Jermaks Entwurf wurde in Kopenhagen von den Vertretern des Globalen Südens kühl zurückgewiesen. Diskutiert wurde über Sicherheitsgarantien – einerseits solche für die Ukraine, über die Kiew diese Woche mit Washington verhandeln will, andererseits auch über Garantien für Rußland. So könne man Moskau etwa zusagen, »daß keine Marschflugkörper auf dem Gebiet der Ukraine stationiert werden«, hieß es.
Der Rahmen der Gespräche
Die in Kopenhagen gestarteten Gespräche sollen nun am kommenden Wochenende im saudischen Jiddah weitergeführt werden. Zusätzlich zu den Teilnehmern des Kopenhagener Treffens sind weitere Staaten des Globalen Südens sind eingeladen worden, darunter Mexiko, Indonesien, Chile, Ägypten und Sambia. Die beiden letzteren gehören – wie Südafrika – auch der afrikanischen Staatengruppe an, die Mitte Juni Vermittlungsgespräche in Kiew und in Moskau führte und sich Ende vergangener Woche im Anschluß an den Rußland-Afrika-Gipfel von Präsident Wladimir Putin dessen Bereitschaft zu Gesprächen über die Beendigung des Ukraine-Krieges zusagen ließ.

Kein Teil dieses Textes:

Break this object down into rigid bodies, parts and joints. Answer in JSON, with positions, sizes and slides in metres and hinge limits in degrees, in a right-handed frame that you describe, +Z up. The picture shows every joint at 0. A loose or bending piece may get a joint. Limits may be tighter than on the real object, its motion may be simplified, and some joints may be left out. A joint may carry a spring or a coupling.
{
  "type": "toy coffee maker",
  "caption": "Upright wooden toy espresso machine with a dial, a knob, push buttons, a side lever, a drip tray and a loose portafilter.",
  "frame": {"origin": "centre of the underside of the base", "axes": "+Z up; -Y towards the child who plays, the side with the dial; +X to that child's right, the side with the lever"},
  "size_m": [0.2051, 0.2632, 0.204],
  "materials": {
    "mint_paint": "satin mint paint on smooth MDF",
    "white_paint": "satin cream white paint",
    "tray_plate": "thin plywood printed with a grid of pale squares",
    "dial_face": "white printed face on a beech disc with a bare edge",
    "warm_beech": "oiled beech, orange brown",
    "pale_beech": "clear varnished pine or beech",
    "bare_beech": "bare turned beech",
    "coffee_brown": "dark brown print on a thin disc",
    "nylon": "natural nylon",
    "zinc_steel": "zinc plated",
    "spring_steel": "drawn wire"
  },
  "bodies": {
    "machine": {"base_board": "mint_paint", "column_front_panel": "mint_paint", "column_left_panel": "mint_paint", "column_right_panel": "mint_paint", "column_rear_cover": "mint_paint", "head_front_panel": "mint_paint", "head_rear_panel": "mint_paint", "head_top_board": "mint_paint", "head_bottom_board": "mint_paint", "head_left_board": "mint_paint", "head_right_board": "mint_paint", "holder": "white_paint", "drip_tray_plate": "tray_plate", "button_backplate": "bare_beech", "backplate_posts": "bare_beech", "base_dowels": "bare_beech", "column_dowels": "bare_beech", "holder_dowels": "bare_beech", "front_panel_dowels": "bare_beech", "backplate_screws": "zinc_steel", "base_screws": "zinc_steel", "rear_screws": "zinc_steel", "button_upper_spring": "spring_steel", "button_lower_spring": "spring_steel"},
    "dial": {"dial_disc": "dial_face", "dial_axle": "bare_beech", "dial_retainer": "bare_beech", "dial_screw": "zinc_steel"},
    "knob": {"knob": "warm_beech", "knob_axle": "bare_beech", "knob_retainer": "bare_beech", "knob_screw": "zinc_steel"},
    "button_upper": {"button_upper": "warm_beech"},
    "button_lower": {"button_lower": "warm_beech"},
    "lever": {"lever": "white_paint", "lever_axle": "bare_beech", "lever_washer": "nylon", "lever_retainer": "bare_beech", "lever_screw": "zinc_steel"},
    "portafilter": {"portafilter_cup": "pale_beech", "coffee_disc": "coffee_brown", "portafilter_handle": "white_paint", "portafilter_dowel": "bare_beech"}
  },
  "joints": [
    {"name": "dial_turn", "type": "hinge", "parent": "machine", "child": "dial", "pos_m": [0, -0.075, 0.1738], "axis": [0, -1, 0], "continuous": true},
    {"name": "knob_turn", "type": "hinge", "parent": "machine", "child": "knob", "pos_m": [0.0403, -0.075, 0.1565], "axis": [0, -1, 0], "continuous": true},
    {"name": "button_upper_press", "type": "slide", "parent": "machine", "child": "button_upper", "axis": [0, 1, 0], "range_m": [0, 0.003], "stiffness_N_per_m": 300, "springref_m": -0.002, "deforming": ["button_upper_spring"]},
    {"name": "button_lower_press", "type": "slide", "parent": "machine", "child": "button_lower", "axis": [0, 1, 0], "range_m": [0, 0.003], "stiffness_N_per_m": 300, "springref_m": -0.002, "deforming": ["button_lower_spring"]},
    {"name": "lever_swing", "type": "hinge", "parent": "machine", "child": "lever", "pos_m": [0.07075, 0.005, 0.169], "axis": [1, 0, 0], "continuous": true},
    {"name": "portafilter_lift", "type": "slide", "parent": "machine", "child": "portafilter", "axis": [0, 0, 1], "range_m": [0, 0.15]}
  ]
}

Der Kiewer Präsidialamtsleiter Jermak hat angekündigt, erneut Selenskis »Friedensformel« als Verhandlungsgrundlage zu präsentieren. Wie das »Wall Street Journal« schreibt, halten westliche Regierungsstellen es für »klar«, daß Gespräche nur dann Erfolg haben können, wenn sie nicht vorab einen russischen Abzug fordern, sondern »um eine Reihe weithin geteilter internationaler Grundsätze gestaltet« werden, so etwa die Charta der Organisation der Vereinten Nationen.
Genau dies ist der Ansatz, den sämtliche bislang vorliegenden Vermittlungsversuche von Staaten des Globalen Südens verfolgen – von Chinas Zwölf-Punkte-Papier über den Vorstoß des brasilianischen Präsidenten Luis Inácio Lula da Silva bis zum Plan der afrikanischen Staatengruppe. Freilich müßte die Ukraine nun dazu gebracht werden, sich darauf einzulassen. Darauf zielt offenbar das Treffen am Wochenende in Jiddah ab.